Мрак народа


Нельзя, впрочем, сказать, что спектакль, сыгранный на тесной сцене филиала Театра им. Пушкина, не передает настроения, а отчасти даже ритма и страсти платоновской прозы. Но он, конечно, меняет ее масштаб и рассказывает пусть похожую, но все-таки другую историю.

Назар Чагатаев, главный герой повести, спасает от вымирания вымышленный народец, называющий себя “джан” (что по-туркменски означает “душа, которая ищет счастья”). Один из многих вариантов платоновской утопии, этот сюжет прошит мерцающей любовной линией и, в отличие от более знаменитых и страшных “Котлована” или “Чевенгура”, дает отличные возможности для лирической аранжировки – чем, вероятно, как раз и привлек Романа Козака и Аллу Сигалову. Их “Джан” – не пластический эквивалент немыслимого синтаксиса Андрея Платонова, а скорее попытка перевести его прозу на доступный язык танцевальной love story. Проблема в том, что индивидуальная любовь возможна у Платонова только как часть всеобщего будущего счастья, и потому ради скорейшего наступления коммунизма должна быть не только отсрочена, но и переадресована: например, как в “Джан”, от матери к дочери, в которой будущего заведомо больше. Роман Козак и Алла Сигалова точно чувствуют, что воспаленный и одновременно целомудренный платоновский эротизм имеет отношение не столько к индивидуальному, сколько к “коллективному” телу. Но переносят это коллективное тело из пространства утопии в пространство архаики, где человеческая чувственность еще не выделена из мира природы, где “женское” – это, собственно, природа и есть.

В практическом театральном смысле такой поворот сюжета надо понимать как бенефис танцовщицы Аллы Сигаловой, чья роль в программке обозначена местоимением “Она”. Это и беременная Вера, которую встречает в Москве Назар Чагатаев, и ее дочь Ксеня, и старая мать Назара Гюльчатай, и девочка Айдым из народа джан. А еще “Она” – и колючка в степи, и орел, напавший на умирающего от голода героя, и верблюд, чьим мясом было трудно питаться Назару, потому что “это печальное животное тоже казалось ему членом человечества”. И как бы хорошо ни работал играющий Назара Александр Матросов, и сколько бы ни менял голос, одежду и выражение лица Илья Барабанов, единолично изображающий весь народ джан, на маленькой сцене, застеленной восточными коврами, энергетическим центром всегда оказывается Алла Сигалова с яростно горящими глазами и неизменно экзальтированной пластикой.

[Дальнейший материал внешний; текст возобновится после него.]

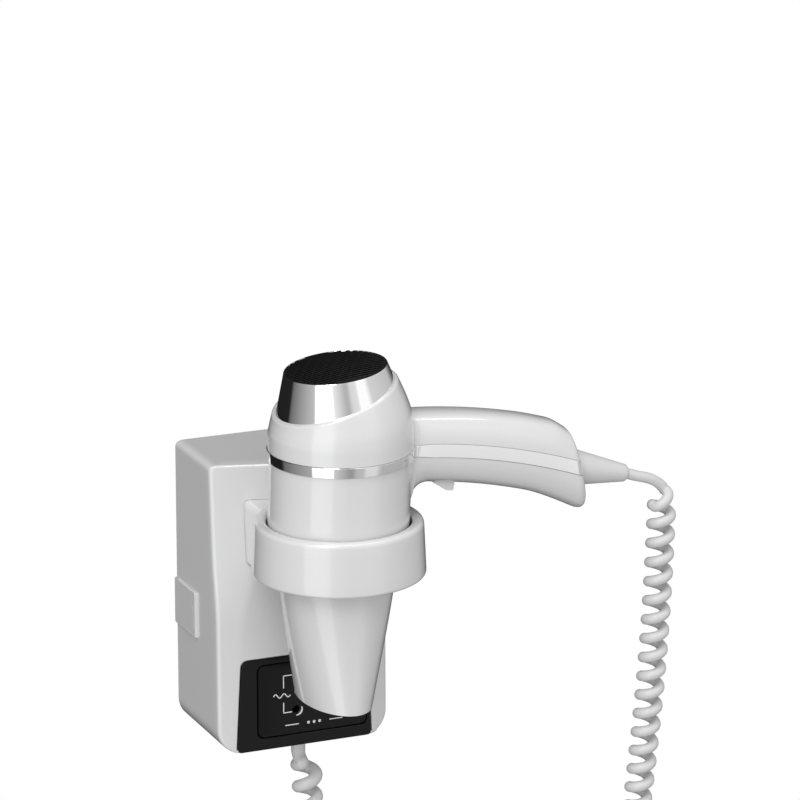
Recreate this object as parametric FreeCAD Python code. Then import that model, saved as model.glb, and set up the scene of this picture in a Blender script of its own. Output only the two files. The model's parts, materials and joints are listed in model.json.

Верблюд ли, скрюченная старуха или даже сухое перекати-поле в ее исполнении превращаются в сгустки энергии, которая, кажется, никак не может найти точное пластическое выражение. Фантазия хореографа Аллы Сигаловой слишком явно уступает ее темпераменту, и оттого все разнообразные проявления женской природы сводятся в спектакле к двум образам, которые авторами вряд ли задумывались. Когда Сигалова показывает эротическую сцену, кажется, что ее задача – изобразить то самое мифическое существо, которое в Средние века называлось суккубом, принимало женское обличье и, являясь по ночам монахам, соблазняло их на что-нибудь богопротивное. В иных же сценах существо это представляется болезненным видением, которое являлось учителю Передонову из романа Сологуба “Мелкий бес” и называлось недотыкомкой. Но может быть, яростная Алла Сигалова так и хотела: превратить платоновскую утопию в однообразное дурное наваждение. Чтобы на этом фоне настоящей мечтой казалось простое человеческое счастье, обретенное Назаром в финале, когда он возвращается в Москву, чтобы держать за руку юную Ксеню и кататься с ней на трамвае.